I was so close to a full week. So close. I swear ... the devil likes messing with my head. Being all positive. It was working.

It might sound stupid, but even moving here to the U.S. was in some way for me to help my dogs get a better life. To make up for not always being there. I must've been 14 or 15 when I got two German shepherd puppies (male and female) for my birthday. I'll call them Tee (male) and Emm (female) on here. They didn't have common doggie names and Google can be evil sometimes. I wanted a dog so bad then. My mom got two so they'd always have each other. Then soon after I got another puppy. I was doggie-sitting for someone and then the guy said he couldn't take care of him and gave him to me. Ruff. So I had three. Most people in the Caribbean don't care about animals nearly as much as they should. If they don't like your dogs for some reason, they have no problem getting them poisoned. I don't think they get fined or anything. It's cruel.

I guess I was 16 when I came home one afternoon from school and saw the vet on our porch as I was walking up the street. Wasn't a big deal since she was a friend and drove past our house to go home. I just remember seeing Emm's paw. And then the rest of her in the grass. My backpack just fell. I cried for about a week. I never got to say good bye to her. Every time I saw her collar ... I'd just tear up again. Every time I looked at her brother ... I'd just tear up again.

And now ... the thought of losing the other one ... it seems unfair. Totally unfair. More so because again ... I won't get the chance to say good bye. I cried so much last summer before going to the airport to come to New York. I cried because I knew it would be a long while before I saw him and Ruff again. But I didn't expect it to be the last time. I know my mom's gonna feel really bad. I don't want him to suffer ... but I don't want him to fade either. At least not without me being there for him. He's not just a dog and I don't want him dying like one. I can't even stop crying. And I can't just go back to see him. If I could ... I would. And why now? My birthday's Friday next week. Couldn't they do it after?

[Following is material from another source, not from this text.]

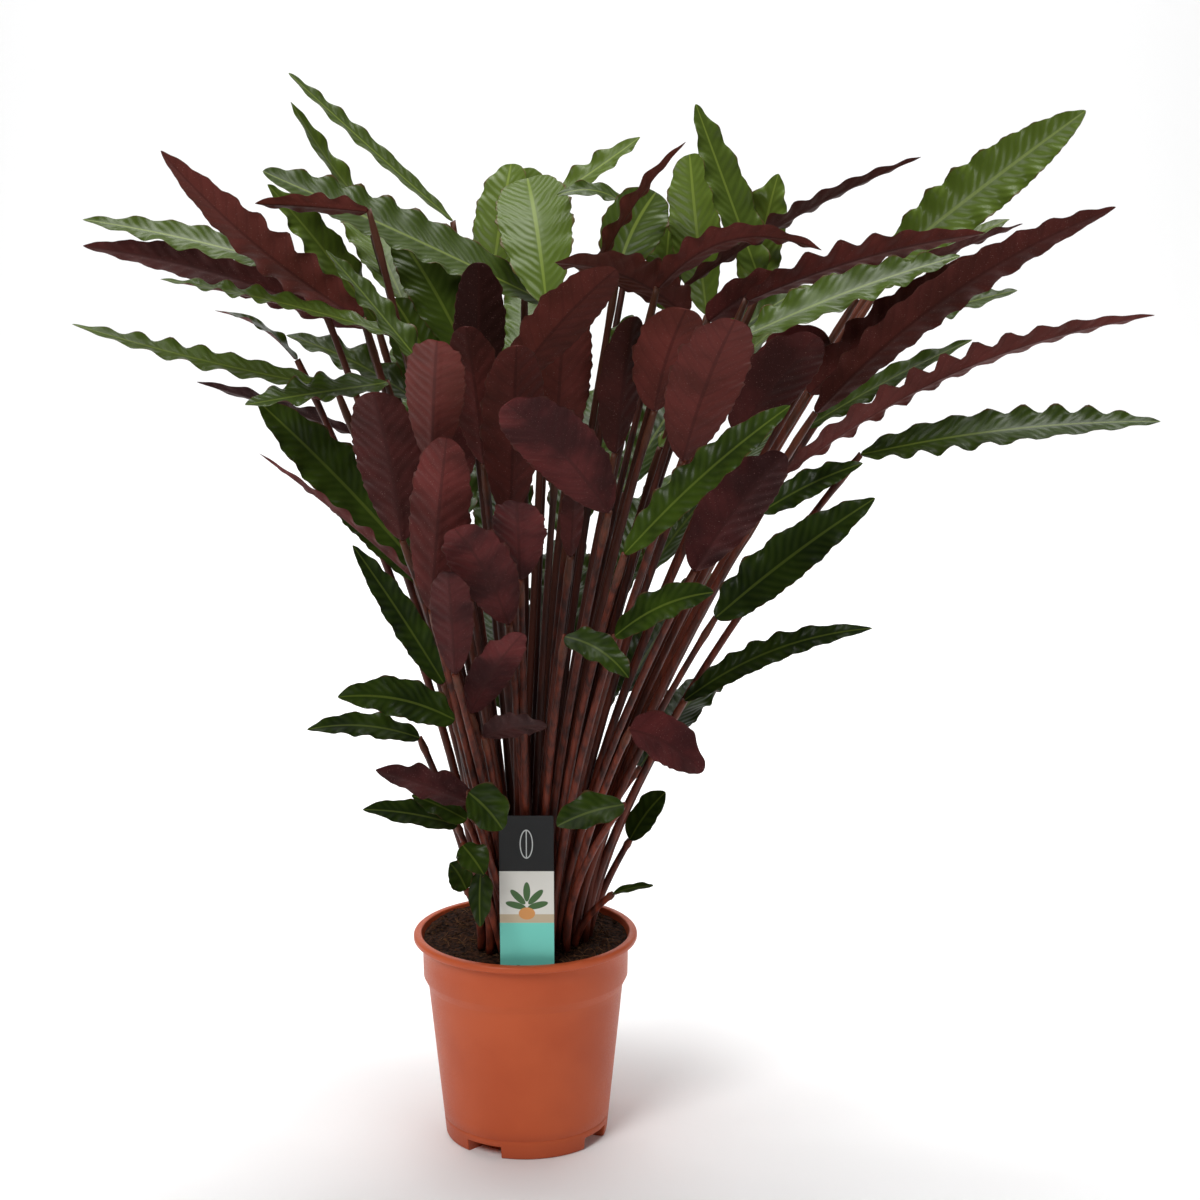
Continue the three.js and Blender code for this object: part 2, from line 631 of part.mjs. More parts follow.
function potSolid() {
  const collarInner = COLLAR_RADIUS - WALL;
  const lipLow = POT_HEIGHT - LIP_HEIGHT;
  let pot = solidOf(lathe([
    [0, 0],
    [FOOT_RADIUS - 2, 0],
    [FOOT_RADIUS, 2],
    [SHOULDER_RADIUS, STEP_BOTTOM],
    [COLLAR_RADIUS - 0.5, STEP_TOP],
    [COLLAR_RADIUS, lipLow],
    [LIP_RADIUS - 1, lipLow],
    [LIP_RADIUS, lipLow + 1.5],
    [LIP_RADIUS, POT_HEIGHT - 2],
    [LIP_RADIUS - 2, POT_HEIGHT],
    [LIP_INNER_RADIUS + 0.8, POT_HEIGHT],
    [LIP_INNER_RADIUS, POT_HEIGHT - 2],
    [collarInner, lipLow - 3],
    [collarInner - 0.5, STEP_TOP - 1],
    [SHOULDER_RADIUS - WALL, STEP_BOTTOM - 1],
    [FOOT_RADIUS - WALL, 4],
    [FOOT_RADIUS - WALL - 2, WALL],
    [0, WALL],
  ], POT_SIDES));
  for (const angle of RECESS_ANGLES) {
    pot = pot.add(recessSolid(angle, WALL, RECESS_INNER - WALL, FOOT_RADIUS - RECESS_COVER));
  }
  for (const angle of RECESS_ANGLES) {
    pot = pot.subtract(recessSolid(angle, 0, RECESS_INNER, FOOT_RADIUS + 8));
    const slot = block(SLOT_WIDTH, 8, SLOT_HIGH - SLOT_LOW, 0, -RECESS_INNER, (SLOT_HIGH + SLOT_LOW) / 2);
    const turned = new THREE.Matrix4().makeRotationZ(THREE.MathUtils.degToRad(angle + 90));
    pot = pot.subtract(solidOf(slot, turned));
  }
  return pot;
}

function tagGeometry(grow) {
  const half = TAG_WIDTH / 2 + grow;
  const point = TAG_POINT_WIDTH / 2 + grow;
  const high = grow ? SOIL_MIDDLE + 30 : TAG_TOP;
  const shape = new THREE.Shape([
    new THREE.Vector2(-point, TAG_POINT - grow),
    new THREE.Vector2(point, TAG_POINT - grow),
    new THREE.Vector2(half, TAG_SHOULDER - 12),
    new THREE.Vector2(half, high),
    new THREE.Vector2(-half, high),
    new THREE.Vector2(-half, TAG_SHOULDER - 12),
  ]);
  const depth = TAG_THICK + 2 * grow;
  const geometry = new THREE.ExtrudeGeometry(shape, { depth, bevelEnabled: false });
  geometry.translate(0, -TAG_POINT, -depth / 2).rotateX(Math.PI / 2 + TAG_LEAN);
  return geometry.translate(TAG_X, TAG_FOOT_Y, TAG_POINT);
}

function unevenSoil(geometry) {
  const { position } = geometry.attributes;
  for (let i = 0; i < position.count; i += 1) {
    const [x, y, z] = [position.getX(i), position.getY(i), position.getZ(i)];
    const roll = SOIL_UNEVEN * Math.sin(0.11 * x + 1.3) * Math.cos(0.13 * y - 0.4);
    if (z > SOIL_EDGE - 3) position.setZ(i, z + roll);
  }
  return geometry;
}

function soilSolid(shoots) {
  const shoulder = SHOULDER_RADIUS - WALL - FIT_GAP;
  const collar = COLLAR_RADIUS - WALL - 0.5 - FIT_GAP;
  const bottom = WALL + FIT_GAP;
  let soil = solidOf(unevenSoil(lathe([
    [0, bottom],
    [FOOT_RADIUS - WALL - 3, bottom],
    [FOOT_RADIUS - WALL - 0.8, 6],
    [shoulder - 0.6, STEP_BOTTOM - 3],
    [collar - 1.2, STEP_TOP],
    [collar - 0.8, POT_HEIGHT - LIP_HEIGHT - 3],
    [rimWall(SOIL_EDGE) - 1.2, SOIL_EDGE],
    [72, SOIL_MIDDLE - 1],
    [38, SOIL_MIDDLE],
    [0, SOIL_MIDDLE],
  ], POT_SIDES)));
  for (const angle of RECESS_ANGLES) {
    soil = soil.subtract(recessSolid(angle, WALL + 0.5, RECESS_INNER - WALL - 0.5, FOOT_RADIUS + 8));
  }
  for (const shoot of shoots) soil = soil.subtract(sheath(shoot, FIT_GAP));
  return soil.subtract(solidOf(tagGeometry(FIT_GAP)));
}

const potPlastic = new THREE.MeshStandardMaterial({ color: 0xb05434, roughness: 0.45, metalness: 0 });
const peat = new THREE.MeshStandardMaterial({ color: 0x2e1a14, roughness: 0.95, metalness: 0 });
const tagPlastic = new THREE.MeshStandardMaterial({ color: 0x78d6c6, roughness: 0.4, metalness: 0 });
const leafGreen = new THREE.MeshStandardMaterial({ color: 0x4c6a2c, roughness: 0.45, metalness: 0 });
const leafWine = new THREE.MeshStandardMaterial({ color: 0x5c3034, roughness: 0.7, metalness: 0 });

const leaves = SIGHTED.map(sightedLeaf);
for (let index = 0; index < REAR_COUNT; index += 1) leaves.push(rearLeaf(index));
leaves.forEach(addCrown);
const shoots = pairUp(leaves);
spaceCrown(shoots);
for (const shoot of shoots) {
  for (const member of shoot.members) leaves[member].crown = shoot.point;
}
settle(leaves);

const plant = new THREE.Group();
plant.add(meshOf('pot', potSolid(), potPlastic));
plant.add(meshOf('soil', soilSolid(shoots), peat));
plant.add(meshOf('care_tag', solidOf(tagGeometry(0)), tagPlastic));
fuseCrossing(shoots, leaves).forEach(({ solid, members }, index) => {
  plant.add(meshOf(`shoot_${String(index + 1).padStart(2, '0')}`, solid, leafColour(members, leaves)));
});

export default plant;
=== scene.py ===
# %% [markdown]
# # A potted prayer plant with long waved leaves
#
# This lesson builds about a hundred velvety leaves as grids of points, gives each a two-faced leaf
# material, and sets them in a grower's pot. All leaf shapes come from one table and a few rules, so
# every step is short.

import math

import bmesh
import bpy
import numpy as np
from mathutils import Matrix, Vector


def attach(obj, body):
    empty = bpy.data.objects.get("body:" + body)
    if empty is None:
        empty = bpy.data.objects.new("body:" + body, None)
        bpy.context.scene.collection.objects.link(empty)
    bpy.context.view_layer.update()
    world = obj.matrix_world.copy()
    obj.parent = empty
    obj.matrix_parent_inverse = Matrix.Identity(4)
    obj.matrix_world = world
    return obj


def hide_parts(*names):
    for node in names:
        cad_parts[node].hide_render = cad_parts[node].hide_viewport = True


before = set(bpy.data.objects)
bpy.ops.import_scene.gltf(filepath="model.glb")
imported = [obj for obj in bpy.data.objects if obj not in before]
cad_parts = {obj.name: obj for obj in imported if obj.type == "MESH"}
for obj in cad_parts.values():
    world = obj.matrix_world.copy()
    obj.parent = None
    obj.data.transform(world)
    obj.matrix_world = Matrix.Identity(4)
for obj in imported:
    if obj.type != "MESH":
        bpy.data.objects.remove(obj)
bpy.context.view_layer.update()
MM = 0.001
print("nodes in the frame:", len(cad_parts))

# %% [markdown]
# ## The leaf table
#
# Each row places one leaf as seen from the front: where its blade starts and ends, in mm across and
# mm up on the upright plane through the pot's axis, with each point's depth (front is negative). Then
# come the blade's width, its arch, its turn (0 shows the green face to the eye, 90 the edge, 180 the
# wine-red face), and how calm its margins are, from 0 for strongly waved to 1 for nearly smooth.

# %% The leaf table
SIGHTED = [
    # left side, from the top down
    [-61, 858, 60, -204, 986, 50, 28, 0, 62, 0.5],
    [-138, 868, 58, -202, 964, 44, 28, -2, 60, 0],
    [26, 785, 24, -229, 902, -20, 66, 4, 56, 0.6],
    [-122, 778, 50, -213, 894, 26, 44, 4, 42, 0],
    [-144, 770, -60, -318, 920, -60, 46, -8, 142, 0],
    [-190, 812, -30, -390, 858, -30, 39, 5, 53, 0],
    [-140, 765, -20, -391, 838, -10, 46, 12, 135, 0],
    [-104, 757, -80, -319, 809, -70, 38, 6, 72, 0],
    [-88, 722, -95, -176, 829, -80, 40, 2, 62, 0],
    [-168, 710, -45, -403, 767, -60, 34, -3, 60, 0],
    [-202, 735, -20, -275, 779, -10, 22, 10, 76, 0],
    [-90, 695, 12, -211, 757, 18, 50, 8, 60, 0],
    [-151, 668, 20, -293, 715, 20, 28, 3, 115, 0],
    [-122, 714, -54, -250, 694, -140, 44, 2, 62, 0],
    [-80, 524, -60, -240, 697, -90, 58, 5, 28, 0.3],
    [-90, 515, -100, -242, 645, -110, 24, 4, 103, 0],
    [-72, 438, -85, -150, 574, -110, 30, 2, 22, 0],
    [-58, 408, -96, -166, 434, -120, 40, 9, 28, 0],
    [-97, 384, -60, -201, 392, -80, 28, 8, 38, 0],
    [-52, 322, -103, -138, 353, -125, 34, 3, 145, 0],
    [-52, 300, -92, -104, 327, -95, 26, 2, 32, 0],
    [-63, 300, -70, -151, 315, -90, 28, 4, 38, 0],
    [-52, 330, -122, -21, 296, -124, 42, 3, 28, 0.3],
    [-58, 284, -95, -38, 257, -105, 30, 2, 22, 0],
    [-50, 236, -72, -66, 262, -80, 28, 2, 22, 0],
    [-42, 260, -85, -43, 203, -100, 24, 2, 28, 0],
    # front, wine-red faces towards the eye
    [-82, 640, -175, -76, 752, -290, 48, 12, 172, 0.85],
    [-80, 505, -160, -68, 662, -240, 50, 10, 172, 0.85],
    [-112, 565, -115, -134, 706, -190, 60, 8, 166, 0.85],
    [-15, 490, -150, -62, 583, -230, 50, 8, 170, 0.85],
    [-62, 448, -145, -68, 545, -215, 36, 6, 172, 0.85],
    [-55, 408, -95, 0, 489, -170, 36, 6, 165, 0.35],
    [-38, 385, -110, 20, 397, -170, 28, 4, 140, 0.35],
    [-4, 530, -160, -6, 602, -235, 44, 8, 170, 0.85],
    [78, 596, -180, -14, 696, -265, 58, 8, 162, 0.85],
    [146, 640, -170, 192, 768, -260, 60, 8, 168, 0.85],
    [156, 542, -140, 237, 650, -170, 54, 6, 155, 0.6],
    [-45, 690, -40, -38, 822, -60, 46, 6, 170, 0.9],
    [-35, 640, -125, -50, 765, -170, 44, 6, 168, 0.9],
    [-12, 590, -140, -5, 748, -205, 52, 8, 170, 0.9],
    [43, 555, -125, 47, 628, -180, 20, 4, 170, 0.35],
    [-8, 715, -90, 84, 816, -130, 50, 6, 155, 0.7],
    [150, 775, 0, 33, 820, -90, 60, 14, 122, 0.4],
    [195, 665, -70, 265, 756, -110, 58, 6, 155, 0.85],
    [98, 392, -115, 166, 352, -165, 45, 8, 155, 0.35],
    [92, 320, -120, 30, 299, -145, 36, 4, 35, 0.35],
    [98, 286, -10, 131, 332, -15, 30, 3, 30, 0.35],
    [82, 233, -50, 120, 241, -60, 14, 2, 60, 0.35],
    [92, 560, -180, 240, 697, -205, 38, 6, 35, 0.3],
    [82, 478, -150, 173, 520, -185, 34, 8, 35, 0.3],
    [40, 482, -150, 98, 444, -172, 32, 8, 35, 0],
    # right side, from the bottom up
    [148, 420, -50, 320, 488, -70, 28, 14, 30, 0],
    [176, 498, -80, 320, 609, -110, 46, 4, 22, 0],
    [217, 597, -60, 308, 641, -80, 28, 4, 30, 0],
    [306, 649, -70, 576, 679, -100, 47, 9, 52, 0],
    [238, 632, -90, 567, 775, -120, 46, 25, 112, 0],
    [264, 688, -60, 527, 872, -70, 42, 20, 147, 0],
    [257, 706, -30, 412, 832, -40, 46, 4, 148, 0],
    [203, 757, -60, 391, 826, -50, 50, 6, 52, 0],
    [200, 790, -10, 412, 849, -30, 42, 10, 125, 0],
    [300, 790, 20, 446, 856, 10, 30, 5, 108, 0],
    [328, 824, 60, 498, 955, 60, 56, 2, 16, 0.15],
    [150, 802, 30, 355, 914, 20, 38, 9, 108, 0],
    [120, 800, -50, 267, 833, -90, 36, 28, 122, 0],
    [255, 673, -20, 404, 753, -30, 32, 4, 55, 0],
    [320, 760, 40, 443, 797, 50, 40, 4, 60, 0],
    [320, 800, 80, 434, 860, 90, 40, 4, 58, 0],
    [207, 699, -20, 276, 754, -30, 60, 5, 152, 0.85],
    [160, 735, 30, 248, 800, 40, 44, 5, 48, 0],
    [165, 770, -2, 241, 811, 0, 36, 5, 142, 0],
    # top and middle
    [166, 775, 60, 149, 917, 110, 50, 10, 18, 1],
    [215, 800, 36, 152, 961, 60, 44, 2, 38, 0.2],
    [208, 800, 100, 228, 900, 110, 56, 4, 35, 0],
    [27, 884, 88, 102, 932, 102, 34, 0, 55, 0],
    [104, 862, 60, 33, 878, 40, 24, 14, 58, 0],
    [85, 814, 30, 117, 884, 60, 58, 6, 14, 0.9],
    [128, 780, 90, 133, 864, 110, 42, 4, 38, 0],
    [66, 813, -10, 146, 928, -20, 34, 8, 108, 0],
    [25, 785, 0, 10, 894, 110, 70, 16, 4, 1],
    [-30, 795, 62, -9, 910, 126, 50, 10, 22, 0.9],
    [2, 800, 80, 2, 906, 130, 50, 6, 15, 1],
    [-115, 781, 42, -165, 875, 120, 60, 8, 38, 0.5],
    [-50, 740, 10, -112, 850, 40, 56, 5, 25, 0.5],
    [-70, 680, 2, -115, 790, 28, 60, 8, 20, 0.5],
    [-135, 868, -44, -236, 874, -36, 26, 2, 128, 0],
    [84, 650, -40, 101, 772, -80, 44, 4, 150, 0.85],
    [79, 727, 20, 99, 775, 44, 30, 3, 30, 0],
    [30, 640, -50, 40, 790, -80, 60, 6, 165, 0.85],
    [117, 692, -50, 145, 783, -90, 58, 6, 165, 1],
    [-72, 600, -50, -60, 740, -90, 50, 6, 165, 0.85],
]
EYE = np.array([70.0, -2330.0, 1000.0])
DEPTH_STRETCH = 1.25
REAR_COUNT = 15
REAR_FAN_MIDDLE, REAR_FAN_LOW, REAR_FAN_HIGH = 78.0, 50.0, 120.0
REAR_LOW, REAR_HIGH = 280.0, 660.0
REAR_WIDTH, REAR_NARROWING, REAR_CALM, REAR_ARCH = 66.0, 10.0, 0.3, 12.0
REAR_FOOT_OUT, REAR_TIP_OUT, REAR_RISE = (130.0, 50.0), (330.0, -10.0), (170.0, -110.0)
GOLDEN = 0.6180339887
UP = np.array([0.0, 0.0, 1.0])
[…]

And on top of that, my granfather's getting sick. But at the same time ... when Kat says something like that ... I can't put much into it. She panics easily. Everything's a cause for alarm.

You know when you cry so hard sometimes you get a headache? You get a headache and your face feels as if it's about to fall off. My face is falling off and I have a headache. And I still haven't finished that thing for Keri. I can't go to sleep before I've done that. That's if I can. My laptop's also falling apart. Yah ... when it rains ... it pours. My screen keeps getting this weird tint and sometimes things are distorted. Not to mention crashing every now and then. Of course ... it's still under warranty. But ... I can't do anything about it since I dropped it and they don't cover accidental damage and I obviously can't afford to pay to have it fixed. It's almos the cost of a new laptop. And it's not as if I can just let my laptop be a jerk and use my desktop. I have no desktop. This is it. All my work's on here. All! I can't even backup since most of the files are too large to fit on a Zip disk and I don't have a CD burner.

Part of me knows that there are a lot of people who have things much worse. Another part says, "Fuck optimism!"